Needless to say, getting the highest quality high tech stuff was important - but the scale of tech levels themselves made game play more interesting, as we tried finding the "sweet spot" between different tech levels, available gear and trade goods, and how to take advantage of that, whether trading or raiding.  What I recall most clearly was that most "star empires" operated around tech level 12 or so - that being seen as the "upper edge" of what was easily developed.  There were a lot of star systems with much lower tech levels, making them interesting places to visit (and potentially sign up for lucrative trading deals, or consider for raiding purposes).  Since books like Space Viking and The Mote in God's Eye and Trader to the Stars were our inspiration, we were all trying the tramp freighter route, trying to get enough credits to buy a Type C mercenary cruiser, and then go raid planets for their wealth.
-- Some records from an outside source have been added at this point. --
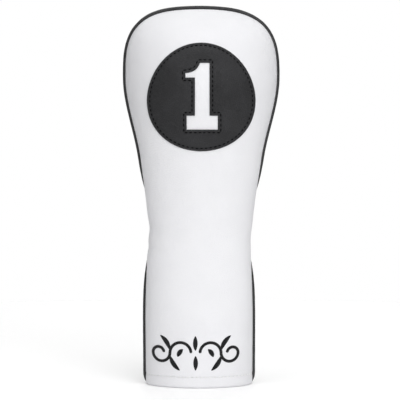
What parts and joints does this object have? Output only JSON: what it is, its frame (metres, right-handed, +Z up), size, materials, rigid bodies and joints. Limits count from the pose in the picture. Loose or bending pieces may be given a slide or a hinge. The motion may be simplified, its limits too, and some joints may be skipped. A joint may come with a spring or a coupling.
{
  "type": "driver head cover",
  "caption": "Soft leather club head cover that stands on its open hem, with a rounded head, drawn-in neck, piped seam, round number patch and embroidered scroll.",
  "frame": {"origin": "on the ground, at the middle of the object's footprint box, under the middle of the open hem", "axes": "+Z up from the hem to the crown, the white front with the number patch faces -Y, +X to the right seen from the front"},
  "size_m": [0.1448, 0.1053, 0.3446],
  "materials": {
    "white_leather": "satin",
    "black_leather": "satin",
    "black_thread": "satin",
    "white_thread": "satin",
    "foam": "matte",
    "plush": "matte",
    "elastic": "matte",
    "backing": "matte",
    "cord": "matte"
  },
  "bodies": {
    "root": {"front_panel": "white_leather", "back_panel": "black_leather", "piping_cover": "black_leather", "piping_cord": "cord", "number_patch": "black_leather", "patch_edge_stitching": "black_thread", "numeral_stitching": "black_thread", "embroidered_motif": "black_thread", "embroidery_backing": "backing", "front_foam": "foam", "back_foam": "foam", "front_lining": "plush", "back_lining": "plush", "neck_elastic": "elastic", "hem_stitching_front": "white_thread", "hem_stitching_back": "black_thread", "elastic_stitching": "black_thread"}
  },
  "joints": []
}
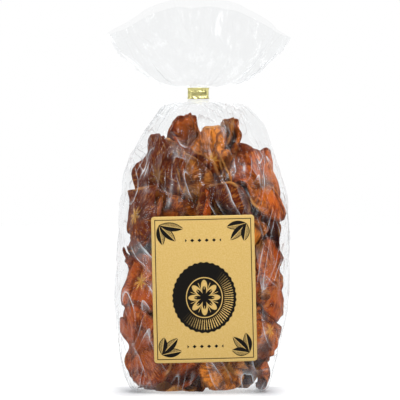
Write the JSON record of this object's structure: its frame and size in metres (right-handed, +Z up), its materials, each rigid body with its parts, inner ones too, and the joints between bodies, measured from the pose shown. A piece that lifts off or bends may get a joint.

I recall quite distinctly rolling up a character who was a Navy Admiral, who then got several boosts to his social standing as he mustered out.  I presented this character to my friend Rick, who was running a Traveller campaign - could this fellow be a planetary ruler?  Rick grudgingly allowed this; my admiral ended up with a planet with a relatively lower tech level - 7 or 8, if I recall correctly.  There was some discussion of what the admiral's planetary government could build up, without me having a really good grasp of what was possible.  It ended somewhat abruptly with the arrival of pirates/Space Vikings of a sort, and the discovery that I had made some poor decisions as the planetary ruler, building trading ships without having planetary defenses.  In the end, the lower tech level of the planet made it difficult if not impossible to actually get what I wanted - rather unfortunate to the teenager I was back then!  I've often wondered what it would be like to play this scenario out again, knowing what I know now.  With a Classic Traveller revival, that might be possible - I can only hope!